A top-down financial analysis involves assessing the entire market that the business operates within. It starts with measuring the market size currently available to the business while considering existing market trends, before making predictions about how the business might perform within the market. The strengths and weaknesses of the business are then examined in relation to the potential of the wider market.

Top-down forecasts offer a broader perspective when it comes to revenue potential, and are a great way to get a more informed idea of the demographics and audience you should be targeting. It looks at the existing market and the potential for market growth to predict what percentage share of the market a business is able to capture over a set period.

Say you run a business selling eco-friendly kitchen products.
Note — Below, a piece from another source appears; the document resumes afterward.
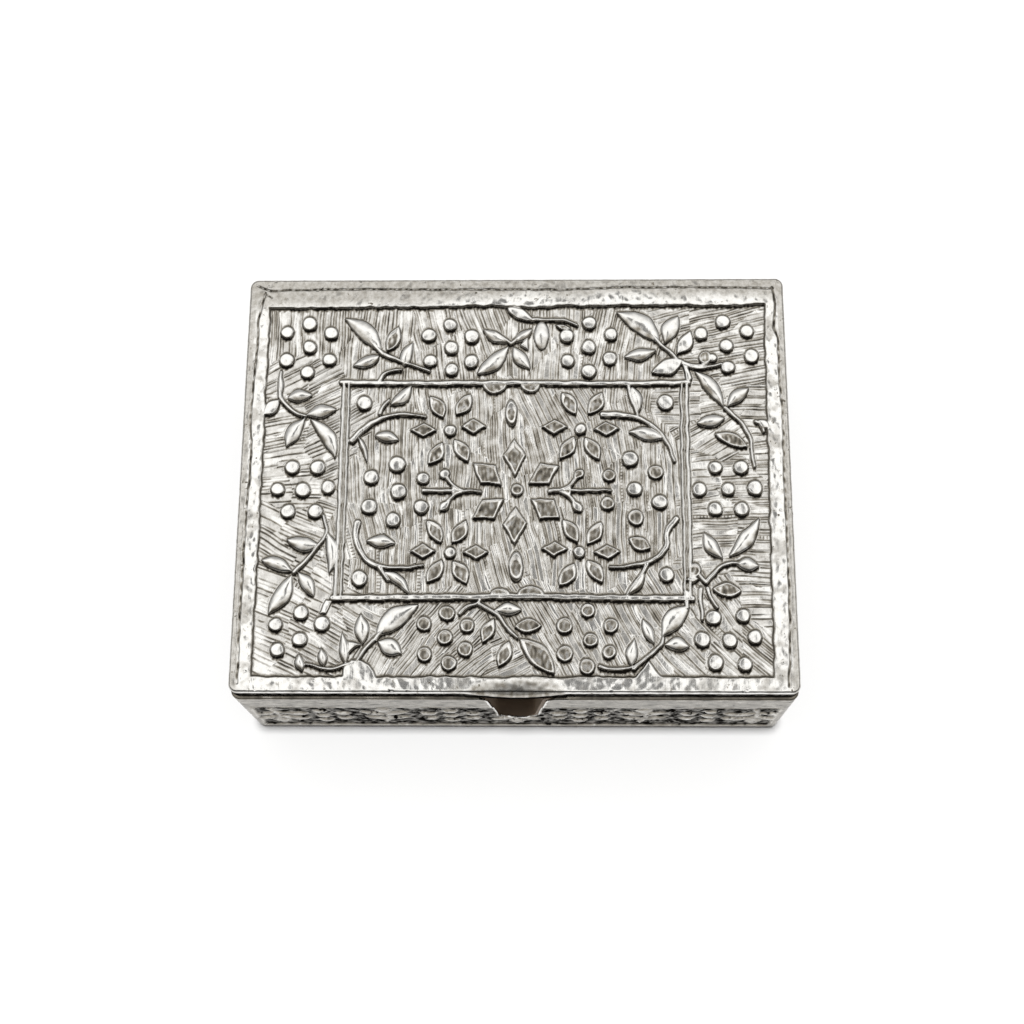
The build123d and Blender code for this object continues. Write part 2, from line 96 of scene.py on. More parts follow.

Top-down forecasting would involve assessing the overall market for eco-friendly kitchen products and determining market capacity – how many customers are willing to buy every month. This may be done through processes like market research and competitor analysis.

Then, you’d predict how many of those buyers (what percentage of the market capacity) would buy from your business specifically (your market share), and how much revenue you can expect to make per sale.

So, you start at the top by looking at the entire market, and work your way down towards predicting your business’ share of the market – hence ‘top-down’.

What is bottom-up forecasting?

A bottom-up analysis is less concerned with the wider market and focuses more so on the product or service itself and the activities of the business. Bottom-up forecasting involves assessing factors like production capacity, marketing costs, hiring costs and more – any activity or factor that may have an impact on finances is considered when undertaking bottom-up forecasting.

Bottom-up forecasting focuses on what a business needs to do in order to compete in the market, by examining its activities. This involves cash flow forecasting and analysing sales, costs of goods sold, operational costs, staffing and so on, in order to get an idea of how your money is spent and how this will impact future financial reports.

After bottom-up financial forecasting, a business will be able to offer a more accurate answer to ‘What-if’ questions like, what if the business were to increase production capacity? What if we spent less on marketing? What if we doubled our workforce?

Through bottom-up forecasting, you can gain an understanding of how each individual factor influences the bigger picture.

Top-down vs bottom-up forecasting

Top-down forecasting offers a prediction of how much market share is needed to be profitable, while bottom-up forecasting offers an understanding of which business activities have the biggest impact on financial performance. Both methods can be hugely beneficial for a business, and deciding which one to go with, if not both, will depend on what you’re using forecasting for.

Advantages of top-down forecasting

Top-down forecasting offers a more optimistic view. Being less grounded in actual business data, it allows a business to forecast a more favourable prediction of their potential market share. This makes top-down forecasting an easier way to offer a more positive outlook for directors or potential investors, as it evaluates performance based on percentage of market share, instead of being based on actual business activities.

Top-down forecasting is much quicker and easier to execute than bottom-up, as you won’t need to analyse every single detail of your business’ activities.

Advantages of bottom-up forecasting

Bottom-up forecasting offers more realistic results. Bottom-up forecasting makes use of real sales data from the business, offering a more focused look at how the activities of the business may impact their financial growth. Bottom-up forecasting allows for a more detailed analysis of specific products or strategies.

Taking into account factors like marketing, hiring costs, production costs and so on, bottom-up forecasting allows for greater input, and output, across departments. You may find through bottom-up forecasting that it would be beneficial to increase marketing spend while finding ways to reduce labour costs, for example – so you’re able to devise more focused strategies for each area of the organisation. 

Therefore, bottom-up forecasting is a better method when predicting which specific products or services present the best opportunities or which areas of the business should be prioritised.